■ **Written task**:
Below is a listing. Quote from it, exactly, the lines from the one containing "The OpenSCAD and" down to the one containing "return dx *", both ends included, and nothing else.

Object modeling scripts
****

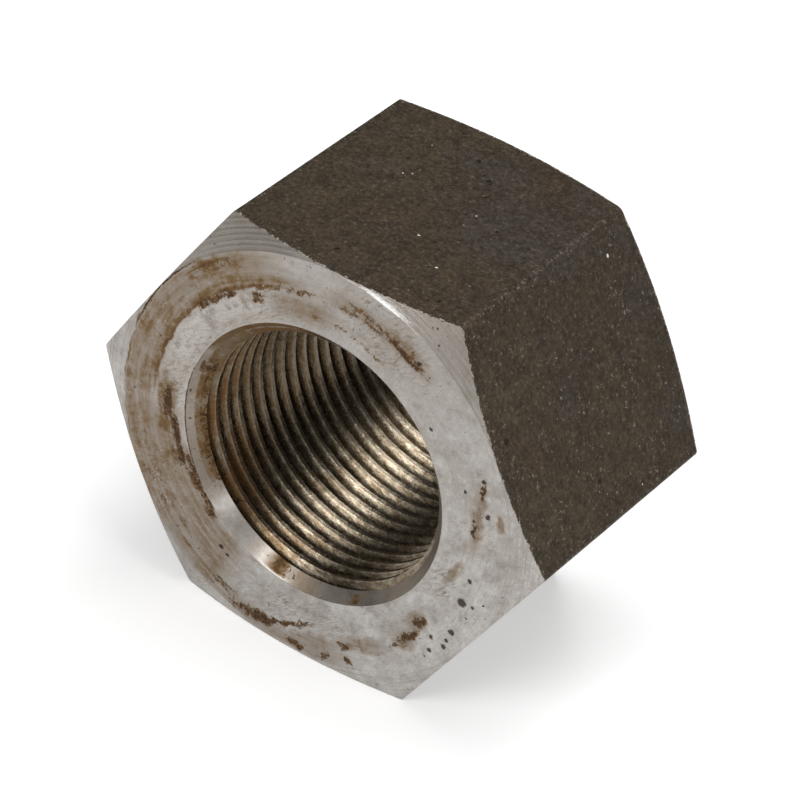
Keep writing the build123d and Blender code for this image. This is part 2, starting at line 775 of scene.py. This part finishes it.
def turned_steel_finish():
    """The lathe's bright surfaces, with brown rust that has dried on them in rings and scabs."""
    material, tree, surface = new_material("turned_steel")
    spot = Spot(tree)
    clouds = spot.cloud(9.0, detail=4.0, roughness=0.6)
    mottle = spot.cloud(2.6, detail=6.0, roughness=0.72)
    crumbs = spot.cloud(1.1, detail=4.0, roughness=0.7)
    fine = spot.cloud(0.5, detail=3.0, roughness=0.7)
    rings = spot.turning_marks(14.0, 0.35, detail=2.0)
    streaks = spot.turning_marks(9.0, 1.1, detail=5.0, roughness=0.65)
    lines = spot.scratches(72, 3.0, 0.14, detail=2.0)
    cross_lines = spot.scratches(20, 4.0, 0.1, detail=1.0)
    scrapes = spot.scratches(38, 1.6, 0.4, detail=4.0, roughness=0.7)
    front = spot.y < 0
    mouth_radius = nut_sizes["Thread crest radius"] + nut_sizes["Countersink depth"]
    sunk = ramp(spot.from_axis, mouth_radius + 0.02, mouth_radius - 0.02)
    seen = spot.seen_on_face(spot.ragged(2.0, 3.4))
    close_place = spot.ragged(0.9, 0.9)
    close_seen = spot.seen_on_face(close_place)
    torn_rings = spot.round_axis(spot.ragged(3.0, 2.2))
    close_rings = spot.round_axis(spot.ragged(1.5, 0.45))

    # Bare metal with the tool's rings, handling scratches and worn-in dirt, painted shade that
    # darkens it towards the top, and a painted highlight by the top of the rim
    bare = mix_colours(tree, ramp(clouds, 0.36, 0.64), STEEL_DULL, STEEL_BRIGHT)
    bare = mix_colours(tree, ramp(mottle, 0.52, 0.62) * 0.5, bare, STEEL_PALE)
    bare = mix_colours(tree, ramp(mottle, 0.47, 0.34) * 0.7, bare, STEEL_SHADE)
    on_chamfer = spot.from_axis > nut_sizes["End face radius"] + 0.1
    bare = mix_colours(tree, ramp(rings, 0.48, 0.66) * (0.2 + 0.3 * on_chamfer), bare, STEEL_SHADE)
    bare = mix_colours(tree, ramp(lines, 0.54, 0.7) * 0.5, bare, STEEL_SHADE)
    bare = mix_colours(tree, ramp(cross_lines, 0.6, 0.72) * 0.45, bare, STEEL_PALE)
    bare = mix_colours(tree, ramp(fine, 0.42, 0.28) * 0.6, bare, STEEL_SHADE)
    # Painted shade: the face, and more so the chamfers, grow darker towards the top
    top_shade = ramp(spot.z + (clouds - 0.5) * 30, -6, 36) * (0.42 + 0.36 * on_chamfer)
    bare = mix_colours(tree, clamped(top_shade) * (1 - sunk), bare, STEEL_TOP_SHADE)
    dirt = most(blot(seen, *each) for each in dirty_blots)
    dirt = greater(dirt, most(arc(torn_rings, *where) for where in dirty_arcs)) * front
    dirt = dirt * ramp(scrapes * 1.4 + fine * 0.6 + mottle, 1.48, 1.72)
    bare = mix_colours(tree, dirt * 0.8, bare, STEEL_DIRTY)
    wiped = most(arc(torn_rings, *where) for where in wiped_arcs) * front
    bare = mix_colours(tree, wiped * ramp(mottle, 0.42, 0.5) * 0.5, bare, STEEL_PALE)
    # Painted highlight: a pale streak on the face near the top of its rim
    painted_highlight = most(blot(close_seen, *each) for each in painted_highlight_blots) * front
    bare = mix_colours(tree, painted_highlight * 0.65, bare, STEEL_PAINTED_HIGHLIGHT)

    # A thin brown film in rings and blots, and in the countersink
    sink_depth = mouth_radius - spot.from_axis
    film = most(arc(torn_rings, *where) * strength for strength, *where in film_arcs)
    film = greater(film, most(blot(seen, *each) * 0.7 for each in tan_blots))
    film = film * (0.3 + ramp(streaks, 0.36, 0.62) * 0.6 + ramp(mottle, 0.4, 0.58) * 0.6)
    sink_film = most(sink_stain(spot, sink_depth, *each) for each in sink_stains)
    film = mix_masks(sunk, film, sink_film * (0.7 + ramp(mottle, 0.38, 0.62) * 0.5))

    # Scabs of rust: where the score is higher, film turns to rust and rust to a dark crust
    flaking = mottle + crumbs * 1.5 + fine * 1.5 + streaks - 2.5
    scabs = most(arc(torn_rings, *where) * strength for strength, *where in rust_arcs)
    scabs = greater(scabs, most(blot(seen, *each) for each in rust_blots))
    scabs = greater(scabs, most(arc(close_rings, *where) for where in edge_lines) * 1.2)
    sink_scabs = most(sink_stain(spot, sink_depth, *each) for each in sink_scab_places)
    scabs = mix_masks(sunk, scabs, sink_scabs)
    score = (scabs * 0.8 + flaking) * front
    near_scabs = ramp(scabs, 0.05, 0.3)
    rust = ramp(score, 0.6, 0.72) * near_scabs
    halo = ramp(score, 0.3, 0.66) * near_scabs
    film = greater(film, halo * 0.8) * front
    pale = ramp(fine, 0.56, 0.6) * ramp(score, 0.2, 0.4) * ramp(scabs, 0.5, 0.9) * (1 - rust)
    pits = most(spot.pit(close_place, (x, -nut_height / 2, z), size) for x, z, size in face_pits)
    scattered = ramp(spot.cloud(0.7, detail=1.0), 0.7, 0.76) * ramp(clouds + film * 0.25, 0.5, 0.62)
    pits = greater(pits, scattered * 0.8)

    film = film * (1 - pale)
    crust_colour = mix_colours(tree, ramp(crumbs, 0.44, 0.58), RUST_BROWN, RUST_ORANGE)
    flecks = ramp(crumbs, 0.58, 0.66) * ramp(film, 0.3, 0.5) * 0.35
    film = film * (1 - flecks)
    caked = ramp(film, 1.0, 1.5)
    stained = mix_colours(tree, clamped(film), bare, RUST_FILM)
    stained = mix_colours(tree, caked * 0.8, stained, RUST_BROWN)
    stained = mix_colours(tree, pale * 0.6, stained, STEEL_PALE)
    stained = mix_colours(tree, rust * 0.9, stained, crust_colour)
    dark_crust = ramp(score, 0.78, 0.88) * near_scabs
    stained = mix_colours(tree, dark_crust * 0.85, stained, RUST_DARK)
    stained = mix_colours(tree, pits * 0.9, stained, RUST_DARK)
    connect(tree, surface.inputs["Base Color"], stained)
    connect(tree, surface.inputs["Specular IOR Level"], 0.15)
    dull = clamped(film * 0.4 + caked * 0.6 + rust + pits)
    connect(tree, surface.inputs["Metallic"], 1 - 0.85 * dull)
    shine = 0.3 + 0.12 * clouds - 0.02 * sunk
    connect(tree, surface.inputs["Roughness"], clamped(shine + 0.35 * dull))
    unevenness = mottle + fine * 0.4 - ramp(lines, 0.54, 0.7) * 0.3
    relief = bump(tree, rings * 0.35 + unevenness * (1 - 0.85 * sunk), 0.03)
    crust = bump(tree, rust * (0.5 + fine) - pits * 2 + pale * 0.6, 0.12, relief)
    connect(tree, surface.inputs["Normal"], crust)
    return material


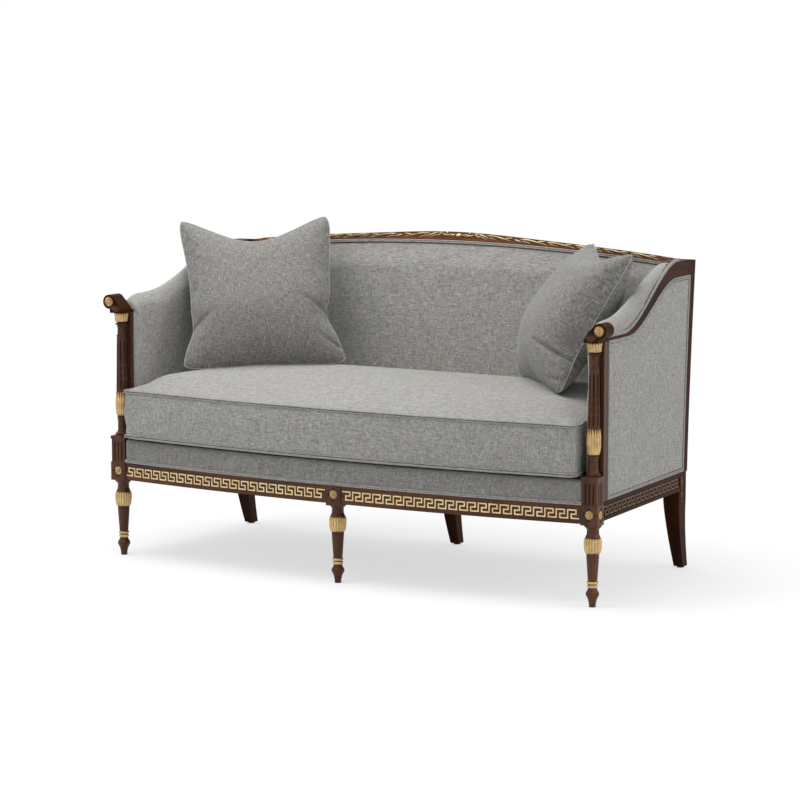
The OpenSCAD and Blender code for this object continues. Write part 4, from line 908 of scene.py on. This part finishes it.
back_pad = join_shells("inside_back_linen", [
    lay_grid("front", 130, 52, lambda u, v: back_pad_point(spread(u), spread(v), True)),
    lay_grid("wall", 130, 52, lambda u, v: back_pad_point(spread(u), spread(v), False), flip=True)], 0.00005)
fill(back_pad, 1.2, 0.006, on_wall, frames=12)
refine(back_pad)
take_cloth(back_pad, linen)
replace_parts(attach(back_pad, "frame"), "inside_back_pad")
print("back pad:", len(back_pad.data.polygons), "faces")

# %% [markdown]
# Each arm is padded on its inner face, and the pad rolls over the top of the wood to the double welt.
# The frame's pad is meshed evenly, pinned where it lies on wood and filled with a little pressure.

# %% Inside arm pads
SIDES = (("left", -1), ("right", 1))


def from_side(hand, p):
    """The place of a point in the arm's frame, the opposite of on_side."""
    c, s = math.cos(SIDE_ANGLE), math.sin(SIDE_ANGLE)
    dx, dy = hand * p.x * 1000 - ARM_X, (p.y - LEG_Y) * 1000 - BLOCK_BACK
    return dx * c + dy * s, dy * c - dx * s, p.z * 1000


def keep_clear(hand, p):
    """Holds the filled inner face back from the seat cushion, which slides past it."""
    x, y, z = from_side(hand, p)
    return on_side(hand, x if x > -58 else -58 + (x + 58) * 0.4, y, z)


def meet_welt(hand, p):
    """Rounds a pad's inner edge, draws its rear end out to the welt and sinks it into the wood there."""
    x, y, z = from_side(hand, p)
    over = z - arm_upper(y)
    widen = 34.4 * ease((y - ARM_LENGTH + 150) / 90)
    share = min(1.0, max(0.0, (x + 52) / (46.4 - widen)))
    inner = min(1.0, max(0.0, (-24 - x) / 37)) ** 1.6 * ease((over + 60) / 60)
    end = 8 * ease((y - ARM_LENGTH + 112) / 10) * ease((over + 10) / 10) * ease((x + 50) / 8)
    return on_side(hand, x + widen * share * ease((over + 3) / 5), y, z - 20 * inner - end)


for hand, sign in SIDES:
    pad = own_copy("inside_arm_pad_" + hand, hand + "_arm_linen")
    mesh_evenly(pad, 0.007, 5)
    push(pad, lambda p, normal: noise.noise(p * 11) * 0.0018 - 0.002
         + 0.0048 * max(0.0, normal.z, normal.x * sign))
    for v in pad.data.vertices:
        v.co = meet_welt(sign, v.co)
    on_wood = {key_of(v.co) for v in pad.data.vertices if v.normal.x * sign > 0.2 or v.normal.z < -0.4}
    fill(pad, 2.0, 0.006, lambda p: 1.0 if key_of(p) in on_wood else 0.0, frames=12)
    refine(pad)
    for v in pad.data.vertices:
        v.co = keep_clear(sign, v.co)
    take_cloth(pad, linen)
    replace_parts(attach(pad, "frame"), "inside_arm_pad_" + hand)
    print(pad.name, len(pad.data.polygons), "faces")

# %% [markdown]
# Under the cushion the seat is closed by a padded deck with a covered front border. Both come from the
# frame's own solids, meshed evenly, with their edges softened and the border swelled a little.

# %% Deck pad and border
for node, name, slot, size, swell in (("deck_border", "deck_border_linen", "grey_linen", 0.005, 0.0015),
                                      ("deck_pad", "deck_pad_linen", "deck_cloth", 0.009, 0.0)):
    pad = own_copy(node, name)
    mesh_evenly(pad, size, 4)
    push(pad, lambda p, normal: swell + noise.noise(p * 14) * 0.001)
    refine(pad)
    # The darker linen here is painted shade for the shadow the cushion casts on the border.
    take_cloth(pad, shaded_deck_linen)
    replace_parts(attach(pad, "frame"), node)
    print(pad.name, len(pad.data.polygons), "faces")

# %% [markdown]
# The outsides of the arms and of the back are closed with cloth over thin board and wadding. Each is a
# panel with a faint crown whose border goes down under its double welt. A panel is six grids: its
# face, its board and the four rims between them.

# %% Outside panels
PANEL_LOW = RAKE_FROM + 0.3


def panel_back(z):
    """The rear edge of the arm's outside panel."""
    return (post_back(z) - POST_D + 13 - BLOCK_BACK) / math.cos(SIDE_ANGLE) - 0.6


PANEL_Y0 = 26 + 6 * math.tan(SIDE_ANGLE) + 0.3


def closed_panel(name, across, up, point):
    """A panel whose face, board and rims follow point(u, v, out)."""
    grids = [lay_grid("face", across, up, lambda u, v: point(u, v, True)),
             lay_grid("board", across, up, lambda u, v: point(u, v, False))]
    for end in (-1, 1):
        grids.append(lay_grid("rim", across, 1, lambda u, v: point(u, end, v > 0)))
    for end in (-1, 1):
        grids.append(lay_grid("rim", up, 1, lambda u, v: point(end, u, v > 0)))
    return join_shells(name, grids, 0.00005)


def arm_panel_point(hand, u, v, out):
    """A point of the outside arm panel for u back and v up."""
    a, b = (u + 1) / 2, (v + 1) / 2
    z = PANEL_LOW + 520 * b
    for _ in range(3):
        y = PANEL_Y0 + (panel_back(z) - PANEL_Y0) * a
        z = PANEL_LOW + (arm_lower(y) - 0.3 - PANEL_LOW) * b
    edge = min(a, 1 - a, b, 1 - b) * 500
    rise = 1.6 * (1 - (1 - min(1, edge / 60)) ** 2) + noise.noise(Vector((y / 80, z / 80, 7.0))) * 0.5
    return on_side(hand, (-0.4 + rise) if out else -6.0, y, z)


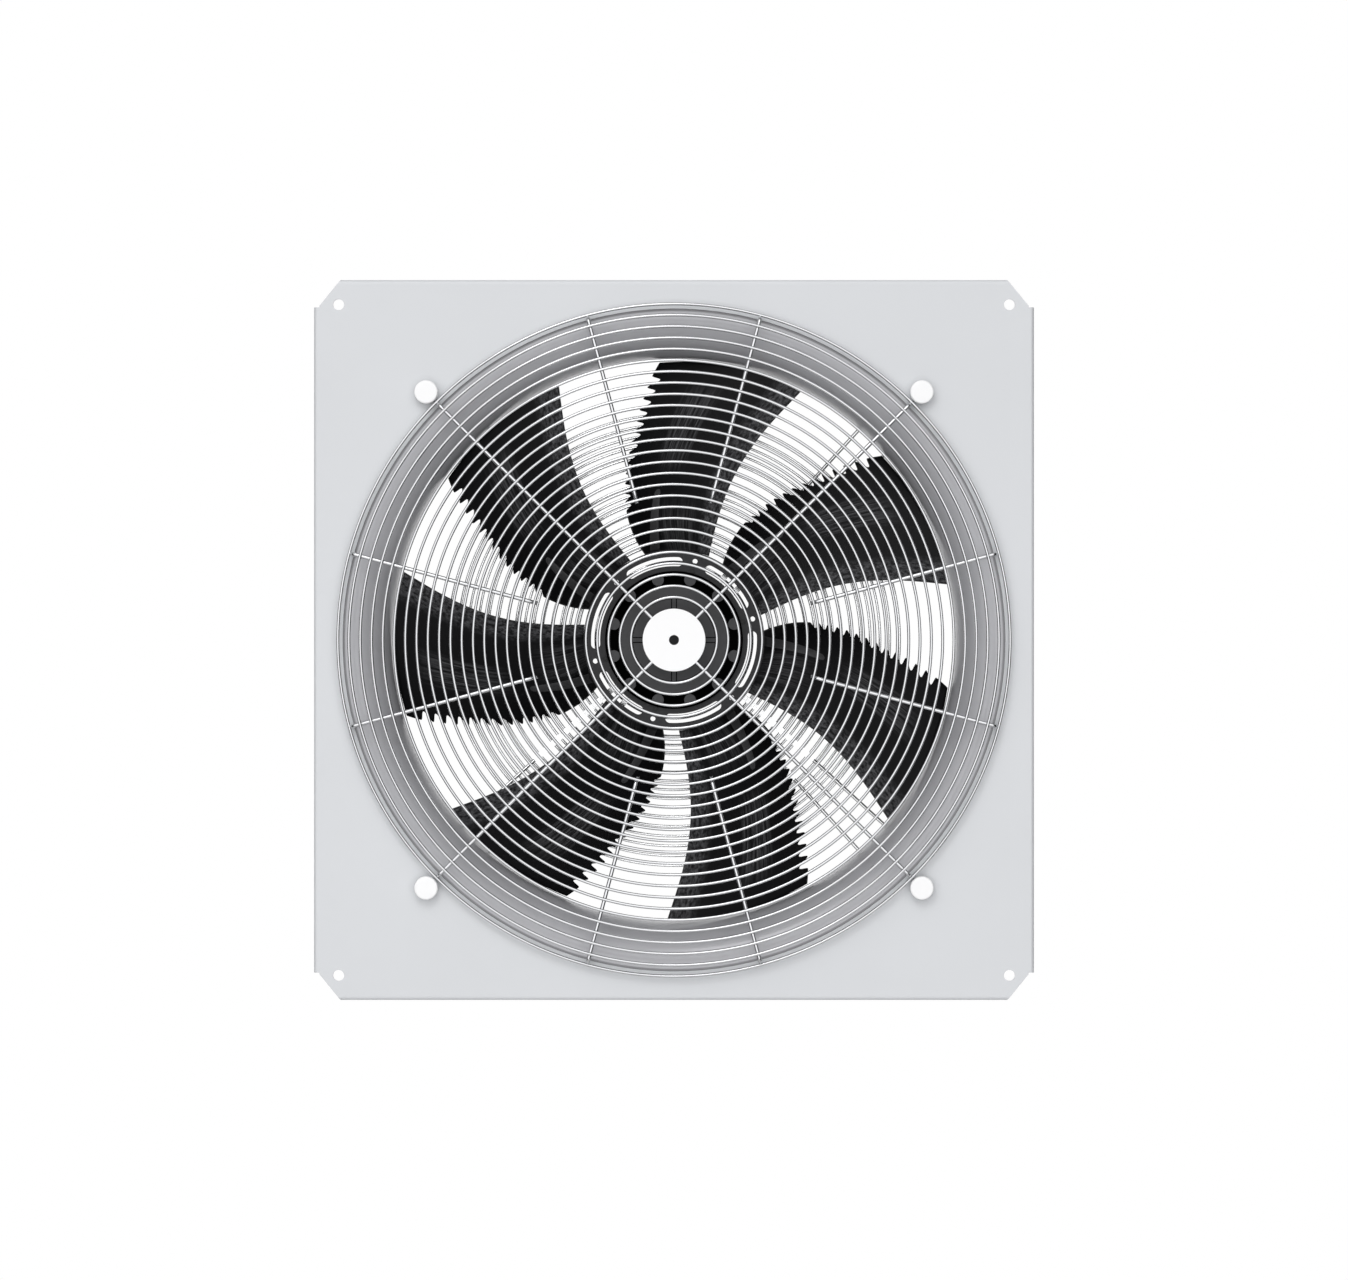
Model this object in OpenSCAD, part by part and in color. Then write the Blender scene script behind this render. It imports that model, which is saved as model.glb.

****

■ **Task output**:
The OpenSCAD and Blender code for this object continues. Write part 4, from line 908 of scene.py on. This part finishes it.
back_pad = join_shells("inside_back_linen", [
    lay_grid("front", 130, 52, lambda u, v: back_pad_point(spread(u), spread(v), True)),
    lay_grid("wall", 130, 52, lambda u, v: back_pad_point(spread(u), spread(v), False), flip=True)], 0.00005)
fill(back_pad, 1.2, 0.006, on_wall, frames=12)
refine(back_pad)
take_cloth(back_pad, linen)
replace_parts(attach(back_pad, "frame"), "inside_back_pad")
print("back pad:", len(back_pad.data.polygons), "faces")

# %% [markdown]
# Each arm is padded on its inner face, and the pad rolls over the top of the wood to the double welt.
# The frame's pad is meshed evenly, pinned where it lies on wood and filled with a little pressure.

# %% Inside arm pads
SIDES = (("left", -1), ("right", 1))


def from_side(hand, p):
    """The place of a point in the arm's frame, the opposite of on_side."""
    c, s = math.cos(SIDE_ANGLE), math.sin(SIDE_ANGLE)
    dx, dy = hand * p.x * 1000 - ARM_X, (p.y - LEG_Y) * 1000 - BLOCK_BACK
    return dx * c + dy * s, dy * c - dx * s, p.z * 1000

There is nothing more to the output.